Note that we used map since in this case it gives a convenient way to express the condition we want to check.

We notice that in some cases it is impossible to identify the center of the ego-net uniquely.

Exercise 8

Add the following ego-net features to the target_df data frame: * size: number of nodes in ego-net * mean_degree: average node degree in ego-net

Check mean values of these two columns by target column.

Solution
using Statistics
target_df.size = nv.(target_df.egonet)
target_df.mean_degree = 2 .* ne.(target_df.egonet) ./ target_df.size
combine(groupby(target_df, :target, sort=true), [:size, :mean_degree] .=> mean)

It seems that for target equal to 0 size and average degree in the network are a bit larger.

Exercise 9

Continuing to work with target_df data frame create a logistic regression explaining target by size and mean_degree.

Solution
using GLM
glm(@formula(target~size+mean_degree), target_df, Binomial(), LogitLink())

We see that only size is statistically significant.

Exercise 10

Continuing to work with target_df create a scatterplot where size will be on one axis and mean_degree rounded to nearest integer on the other axis. Plot the mean of target for each point being a combination of size and rounded mean_degree.
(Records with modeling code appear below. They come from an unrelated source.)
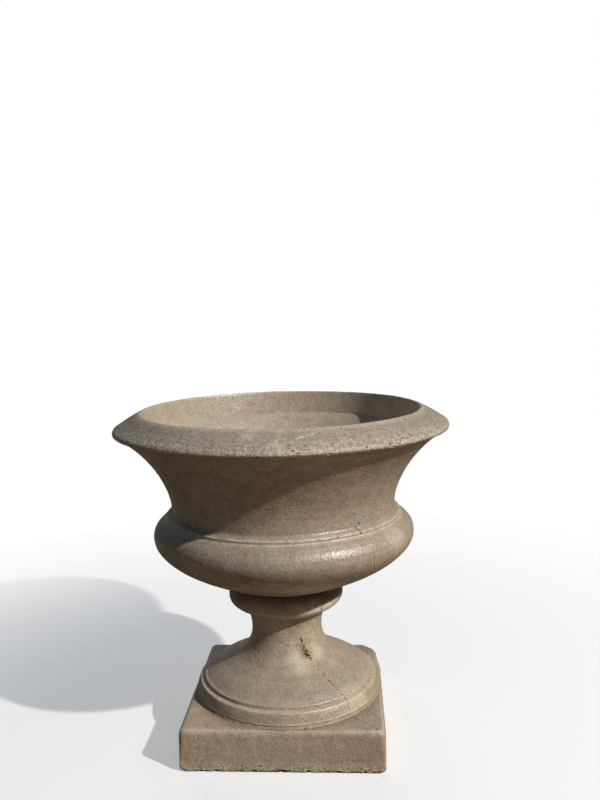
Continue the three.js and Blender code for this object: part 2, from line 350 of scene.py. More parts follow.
    dull = between(mottle, 0.3, 0.7, 0.36, 0.49)
    # Each patch is a stain or a painted pool of light, as listed.
    for middle, reach, shade in stains_and_painted_light:
        apart = nodes.new("ShaderNodeVectorMath")
        apart.operation = "DISTANCE"
        link(place, apart.inputs[0])
        apart.inputs[1].default_value = middle
        ragged = sums("ADD", apart.outputs["Value"], sums("MULTIPLY", clouds(34, 6, 0.65), reach * 0.8))
        patch = sums("MULTIPLY", between(ragged, reach * 1.4, reach * 0.6),
                     between(clouds(120, 4), 0.35, 0.6, 0.4, 1))
        colour = blend(sums("MULTIPLY", patch, 0.6), colour, shade)
        dull = sums("ADD", dull, sums("MULTIPLY", patch, 0.35))
    if darkened_band:
        # The face is darkened below or above the given levels, with a wavy edge.
        wavy = sums("ADD", level.outputs["Z"], sums("MULTIPLY", clouds(6, 6, 0.6), 0.12))
        colour = blend(between(wavy, darkened_band[1] + 0.06, darkened_band[0] + 0.06, 0, 0.8), colour, soil_and_shade)

    if washed:
        inner, outer, top = washed
        plan = nodes.new("ShaderNodeVectorMath")
        plan.operation = "LENGTH"
        link(stretched(1, 1, 0), plan.inputs[0])
        skirt = sums("ADD", plan.outputs["Value"], sums("MULTIPLY", clouds(17, 5, 0.6), 0.03))
        skirt = sums("MULTIPLY", between(skirt, outer + 0.015, inner + 0.015, 0, 0.6),
                     between(facing.outputs["Z"], 0.5, 0.9))
        colour = blend(skirt, colour, soil_and_shade)
        # The top arris is painted pale: wear and a painted highlight line.
        top_arris_wear_and_highlight = sums("MULTIPLY", between(facing.outputs["Z"], 0.95, 0.75),
                     between(level.outputs["Z"], top - 0.0045, top - 0.0015))
        colour = blend(sums("MULTIPLY", top_arris_wear_and_highlight, between(clouds(60, 4), 0.3, 0.5, 0.2, 0.8)), colour, rubbed_pale_and_highlight)

    grain = clouds(420, 3, 0.6)
    sand = clouds(205, 4, 0.72)
    colour = blend(between(sand, 0.5, 0.72, 0, 0.5), colour, rubbed_pale_and_highlight)
    colour = blend(between(sand, 0.49, 0.27, 0, 0.45), colour, soil_and_shade)
    colour = blend(between(grain, 0.5, 0.3, 0, 0.2), colour, "3A2E22")
    rough_face = clouds(125, 5, 0.7)
    if arris_wear_and_highlight:
        # The listed arrises are painted pale: wear, and painted highlight lines.
        worn = sums("MULTIPLY", by_level(arris_wear_and_highlight), between(clouds(75, 5, 0.65), 0.38, 0.6, 0.2, 0.9))
        colour = blend(worn, colour, rubbed_pale_and_highlight)
    if pitted:
        how_much = by_level(pitted)
        colour = blend(sums("MULTIPLY", how_much, 0.22), colour, rubbed_pale_and_highlight)
        colour = blend(sums("MULTIPLY", between(rough_face, 0.5, 0.68, 0, 0.9), how_much), colour, rubbed_pale_and_highlight)
        colour = blend(sums("MULTIPLY", between(rough_face, 0.47, 0.33, 0, 0.9), how_much), colour, soil_and_shade)

    holes = nodes.new("ShaderNodeTexVoronoi")
    holes.inputs["Scale"].default_value = 95
    link(place, holes.inputs["Vector"])
    some = nodes.new("ShaderNodeSeparateColor")
    link(holes.outputs["Color"], some.inputs["Color"])
    size = between(some.outputs["Red"], 0.86, 1, 0, 0.27)
    hole = between(sums("SUBTRACT", size, holes.outputs["Distance"]), 0, 0.1)
    colour = blend(sums("MULTIPLY", hole, 0.6), colour, "44352A")
    bands = clouds(6, 3, 0.5, stretched(0.5, 0.5, 34))
    colour = blend(between(bands, 0.5, 0.7, 0, 0.4 * sweep), colour, soil_and_shade)
    link(colour, shader.inputs["Base Color"])

    height = sums("MULTIPLY", clouds(190, 1, 0.5), 0.9)
    height = sums("ADD", height, sums("MULTIPLY", sand, 0.16))
    height = sums("ADD", height, sums("MULTIPLY", bands, sweep))
    height = sums("SUBTRACT", height, sums("MULTIPLY", hole, 1.2))
    if pitted:
        height = sums("ADD", height, sums("MULTIPLY", sums("MULTIPLY", rough_face, how_much), 3))
    relief = nodes.new("ShaderNodeBump")
    relief.inputs["Strength"].default_value = 0.8
    relief.inputs["Distance"].default_value = 0.0014
    link(height, relief.inputs["Height"])
    link(relief.outputs["Normal"], shader.inputs["Normal"])
    link(dull, shader.inputs["Roughness"])
    return stone


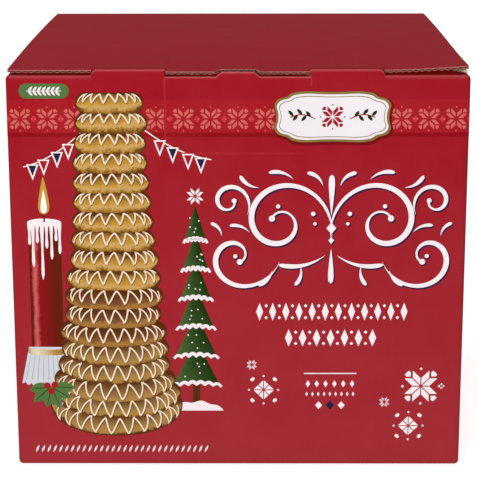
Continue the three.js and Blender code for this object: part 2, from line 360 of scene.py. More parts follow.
def with_pairs(values, *marks):
    """values with two close ones, a little apart, on each mark: a sharp step between them."""
    apart = 0.01
    marks = np.array([s * m for m in marks for s in (-1, 1)])
    return np.unique(np.concatenate([values, marks - apart, marks + apart]))


# ----------------------------------------------
# Materials


# Specular levels
INK_GLOSS = 0.01  # the matt varnish over the inks
PAPER_GLOSS = 0.1
RAW_GLOSS = 0.03  # torn fibres

# The board's noises: scale and detail
WAVINESS, GRAIN, MOTTLE, RUB = (16, 1), (1500, 4), (55, 5), (520, 8)
FLUTE_RELIEF, WAVE_RELIEF, GRAIN_RELIEF = 0.013 * MM, 0.2 * MM, 0.007 * MM
RUB_START, RUB_SLOPE = 0.62, 6  # where the noise begins to be a rubbed spot, and how sharply
PRINT_ROUGHNESS, MOTTLE_ROUGHNESS = 0.36, 0.16  # where the mottle is dark, and added where light

# Where a noise's dark and light tones lie, and how far each is from the colour
INK_TONES = ((0.3, 0.04), (0.7, 0.005))
GROUND_TONES = ((0.3, 0.035), (0.7, 0.004))
PAPER_TONES = ((0.35, 0.28), (0.6, 0.08))
RAW_TONES = ((0.32, 0.45), (0.66, 0.06))
PAPER_FIBRES, RAW_FIBRES = (900, 6), (1200, 6)
BAKED_PATCHES, BAKED_FLECKS = (170, 6), (900, 6)
FLECK_SHARE = 0.8  # the flecks' part of the patchiness

# The red print's marks, and how much of each the fold attribute brings at 1: paler for worn print
# and a painted highlight, cracks, and painted shade
FOLD_PALE, FOLD_CRACKS, FOLD_PAINTED_SHADE = 0.8, 0.5, 0.5
CRACK_LIGHT = 0.25  # how far the cracks' colour is from the worn one towards white
FOOT_PAINTED_LIGHT, FOOT_PAINTED_LIGHT_HEIGHT = 0.016, 0.2  # painted light: the foot of the walls is a little paler, up to so many metres


def feed(tree, socket, value):
    """Links a socket, or sets it to a number or a colour."""
    if isinstance(value, bpy.types.NodeSocket):
        tree.links.new(value, socket)
    elif hasattr(value, "__len__"):
        socket.default_value = (*value, 1)
    else:
        socket.default_value = value


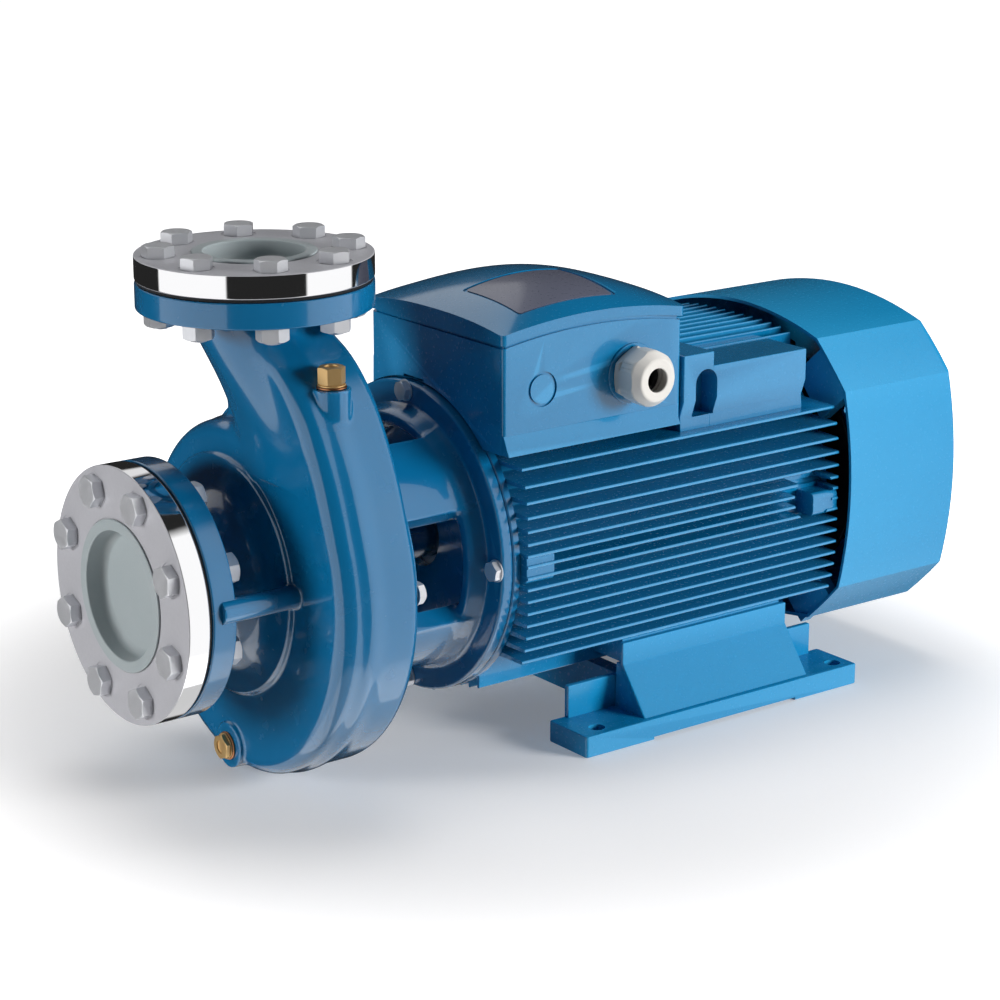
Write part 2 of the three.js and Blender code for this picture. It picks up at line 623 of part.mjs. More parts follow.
function fanCover() {
  const [from, to] = [FAN_COVER.front, FAN_COVER.back];
  const outer = prism(coverOutline(0), from - 40, to, FAN_COVER.edge);
  const inner = prism(coverOutline(FAN_COVER.sheet), from - 44, to - FAN_COVER.sheet, FAN_COVER.edge - 2);
  const slot = block([to - 10, to + 1], [-4, 4], [46, 98]);
  return cut(outer, [
    inner,
    block([from - 60, from], [-200, 200], [-200, 200]),
    ...ring(FAN_COVER.slots).map((angle) => turnedBy(slot, angle)),
  ]);
}

/** Height of the joint between box and lid: it arches along the box. */
function jointHeight(x) {
  const middle = (BOX.front + BOX.back) / 2;
  return BOX.rim + BOX.arch * (1 - ((x - middle) / (middle - BOX.front)) ** 2);
}

const BOX_STATIONS = [0, 0.17, 0.34, 0.5, 0.66, 0.83, 1];

/** A body through upright sections across the box; section(x) gives its corners as [y, z]. */
function boxSkin(inset, section) {
  const [from, to] = [BOX.front + inset, BOX.back - inset];
  return skin(BOX_STATIONS.map((part) => {
    const x = THREE.MathUtils.lerp(from, to, part);
    return section(x).map(([y, z]) => new THREE.Vector3(x, y, z));
  }));
}

/** The box between a level floor and the arched joint. */
function boxBody(inset, floor, above) {
  const [near, far] = [BOX.near + inset, BOX.far - inset];
  return boxSkin(inset, (x) => {
    const top = jointHeight(x) + above;
    return [[near, floor], [near, top], [far, top], [far, floor]];
  });
}

const BOARD_FLOOR = 26; // depth of metal under the terminal board

function terminalBox() {
  const entry = reseated(rod(GLAND.radius + 2, 0, 5, 20), X_TO_MINUS_Y);
  const hole = reseated(rod(16.6, -26, 14, 16), X_TO_MINUS_Y);
  const clearBarrel = moved(rod(MOTOR.barrel + 0.6, BOX.front - 1, BOX.back + 1, ROUND), 0, 0, SHAFT_HEIGHT);
  const skirtOutline = outline([
    [BOX.near + 2, 293],
    [BOX.near, 293],
    [BOX.near - 8, 279],
    [BOX.near + 2, 279],
  ]);
  const lugRoom = [BOX.bottom - 1, SHAFT_HEIGHT + TIE_LUG.topReach + 1];
  const skirt = prism(skirtOutline, MOTOR.front + 1, BOX.back - 6);
  const boardWell = block(
    [BOX.front + 50, BOX.back - BOX.wall],
    [BOX.near + 30, BOX.far - BOX.wall],
    [BOX.bottom + BOARD_FLOOR, BOX.rim],
  );
  const body = join([boxBody(0, BOX.bottom, 0), moved(entry, GLAND.x, BOX.near + 3, GLAND.z), skirt]);
  return cut(body, [
    boxBody(BOX.wall, BOX.bottom + 46, 3),
    boardWell,
    clearBarrel,
    moved(rod(LANTERN.ring + 1.5, BOX.front - 1, MOTOR.front + 0.5, ROUND), 0, 0, SHAFT_HEIGHT),
    block([BOX.front - 1, MOTOR.front + 32], [-15, 15], lugRoom),
    moved(hole, GLAND.x, BOX.near + 6, GLAND.z),
  ]);
}

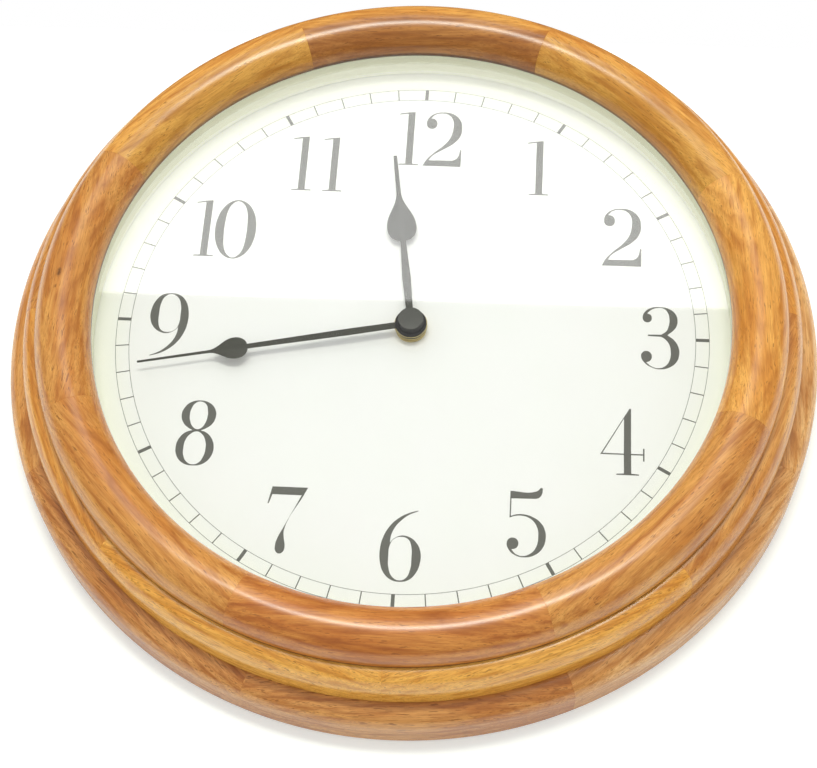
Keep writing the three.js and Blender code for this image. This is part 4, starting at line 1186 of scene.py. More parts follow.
@dataclass
class WoodRing(Assembly):
    """The turned ring of three tiers of glued staves."""

    base_bore: float = 168.0
    base_outer: float = 202.6
    base_front: float = 25.7
    base_round: Pair = (10.3, 9.0)
    back_chamfer: float = 1.2
    middle_bore: float = 160.8
    middle_outer: float = 192.3
    middle_front: float = 47.0
    middle_round: Pair = (7.7, 12.0)
    bead_centre: Pair = (170.2, 49.5)
    bead_radius: float = 13.6
    glue_line: float = 0.1
    joint_groove: float = 0.07
    step: float = 1.25
    front_joints: tuple[float, ...] = (21.3, 64, 110, 156, 203.7, 248, 296.5, 337.6)
    middle_joints: tuple[float, ...] = (43, 88, 134.5, 180.5, 226, 268, 313, 358)
    base_joints: tuple[float, ...] = (20, 65, 110, 155, 199.5, 245, 290, 335)
    edge_spans: int = 12
    bead_spans: int = 40
    knotted: str = "front_stave_6"
    knot: Pair = (-1.5, 172.0)
    # Staves whose outer side is painted lighter, as painted light where more light falls.
    lit_outer_staves: tuple[str, ...] = ("front_stave_1", "front_stave_7", "front_stave_8")
    lit_outer_tone: Tone = Tone.HONEY
    recessed: str = "base_stave_8"

    def base_profile(self) -> list[Pair]:
        """Give the base tier's section.

        Returns:
            Radius and height of each point.
        """
        corner = (self.base_outer - self.base_round[0], self.base_front - self.base_round[1])
        return [
            (self.base_bore, 0),
            (self.base_outer - self.back_chamfer, 0),
            (self.base_outer, self.back_chamfer),
            *arc_profile(corner, self.base_round, 0, 90, self.edge_spans),
            (self.base_bore, self.base_front),
        ]

    def middle_profile(self) -> list[Pair]:
        """Give the middle tier's section.

        Returns:
            Radius and height of each point.
        """
        back = self.base_front + self.glue_line
        corner = (self.middle_outer - self.middle_round[0],
                  self.middle_front - self.middle_round[1])
        return [
            (self.middle_bore, back),
            (self.middle_outer, back),
            *arc_profile(corner, self.middle_round, 0, 90, self.edge_spans),
            (self.middle_bore, self.middle_front),
        ]

    def front_profile(self) -> list[Pair]:
        """Give the front bead's section.

        Returns:
            Radius and height of each point.
        """
        back = self.middle_front + self.glue_line
        start = -math.degrees(math.asin((self.bead_centre[1] - back) / self.bead_radius))
        radii = (self.bead_radius, self.bead_radius)
        bead = arc_profile(self.bead_centre, radii, start, 180, self.bead_spans)
        return [(self.bead_centre[0] - self.bead_radius, back), *bead]

    def tiers(self) -> list[Tier]:
        """List the three tiers with their boards.

        Returns:
            The base tier, the middle tier and the front one.
        """
        front = [
            (Tone.TAWNY, (150, -30), (0.03, 0.02), 0.35),
            (Tone.HONEY, (172, -24), (0.05, 0.16), 0.4),
            (Tone.AMBER, (120, -40), (0.05, 0.03), 0.5),
            (Tone.RUST, (190, -34), (-0.04, 0.05), 0.3),
            (Tone.AMBER, (140, 90), (0.02, -0.03), 0.3),
            (Tone.AMBER, (170, -20), (-0.03, -0.14), 0.6),
            (Tone.TAWNY, (205, -20), (0.04, 0.02), 0.4),
            (Tone.BROWN, (130, -60), (0.02, 0.03), 0.4),
        ]
        middle = [
            (Tone.HONEY, (190, -20), (0.02, 0.04), 0.5),
            (Tone.BUFF, (150, -30), (0.04, 0.02), 0.5),
            (Tone.GOLDEN, (230, 10), (0.03, 0.02), 0.8),
            (Tone.GOLDEN, (140, 70), (-0.04, 0.03), 0.8),
            (Tone.HONEY, (210, -10), (0.02, 0.05), 0.5),
            (Tone.AMBER, (150, -20), (0.05, -0.02), 0.6),
            (Tone.AMBER, (180, 80), (0.03, 0.03), 0.5),
            (Tone.HONEY, (220, -30), (-0.03, 0.04), 0.5),
        ]
        base = [
            (Tone.RUSSET, (200, -60), (0.02, 0.02), 0.6),
            (Tone.STRAW, (160, -30), (0.03, 0.04), 0.5),
            (Tone.STRAW, (230, -20), (0.04, 0.02), 0.6),
            (Tone.RUSSET, (150, 60), (-0.02, 0.05), 0.8),
            (Tone.RUSSET, (240, 10), (0.03, 0.03), 0.8),
            (Tone.BUFF, (170, -50), (0.04, 0.02), 0.6),
            (Tone.RUSSET, (210, -40), (0.02, 0.03), 0.5),
            (Tone.RUSSET, (150, 70), (0.03, -0.02), 0.5),
        ]
        return [
            Tier("base", self.base_profile(), self.base_joints, base),
            Tier("middle", self.middle_profile(), self.middle_joints, middle),
            # The front staves get painted shade below the bead's middle height, in the crease on
            # the middle tier.
            Tier("front", self.front_profile(), self.front_joints, front, self.bead_centre[1]),
        ]

    def stave(self, name: str, profile: list[Pair], start: float, end: float) -> bpy.types.Object:
        """Sweep a section between two joints, with a hairline groove at each end.

        Args:
            name: the piece's name.
            profile: the tier's section.
            start: clock angle of its first joint.
            end: clock angle of its last joint.

        Returns:
            The stave.
        """
        middle = [sum(part) / len(profile) for part in zip(*profile)]
        shrunk = []
        for radius, height in profile:
            away = Vector((radius - middle[0], height - middle[1]))
            inner = away - away.normalized() * self.joint_groove
            shrunk.append((middle[0] + inner.x, middle[1] + inner.y))
        groove = math.degrees(self.joint_groove / middle[0])
        count = math.ceil((end - start) / self.step)
        angles = [start + groove + (end - start - 2 * groove) * i / count
                  for i in range(count + 1)]
        rows = [(start, shrunk), *[(angle, profile) for angle in angles], (end, shrunk)]
        sections = [[spot(angle, *point) for point in section] for angle, section in rows]
        return Mesh().sweep(sections).done(name)

    def build(self) -> None:
        """Make the three tiers."""
        for level, tier in enumerate(self.tiers()):
            for i, start in enumerate(tier.joints):
                end = tier.joints[(i + 1) % len(tier.joints)]
                end += 360 if end < start else 0
                name = f"{tier.name}_stave_{i + 1}"
                tone, heart, run_out, fleck = tier.boards[i]
                oak = Oak(tone, (start + end) / 2, heart, run_out, level * 8 + i + 1, fleck,
                          knot=self.knot if name == self.knotted else None, painted_shade_below=tier.painted_shade_below,
                          outside=self.lit_outer_tone if name in self.lit_outer_staves else None)
                stave = self.stave(f"oak_{name}", tier.profile, start, end)
                if name == self.recessed:
                    carve(stave, Hanger().recess_tools())
                self.fit(stave, oak, "frame", name)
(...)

Additionally fit a LOESS model explaining target by size. Make a prediction for values in range from 5% to 95% quantile (to concentrate on typical values of size).

Solution
using Plots
target_df.round_degree = round.(Int, target_df.mean_degree)
agg_df = combine(groupby(target_df, [:size, :round_degree]), :target => mean)
scatter(agg_df.size, agg_df.round_degree;
        zcolor=agg_df.target_mean,
        xlabel="size", ylabel="rounded degree",
        label="mean target", xaxis=:log)

It is hard to visually see any strong relationship in the data.

import Loess
model = Loess.loess(target_df.size, target_df.target)
size_predict = quantile(target_df.size, 0.05):1.0:quantile(target_df.size, 0.95)
target_predict = Loess.predict(model, size_predict)
plot(size_predict, target_predict;
     xlabel="size", ylabel="predicted target", legend=false)

Between quantiles 5% and 95% of size we see a downward shaped relationship.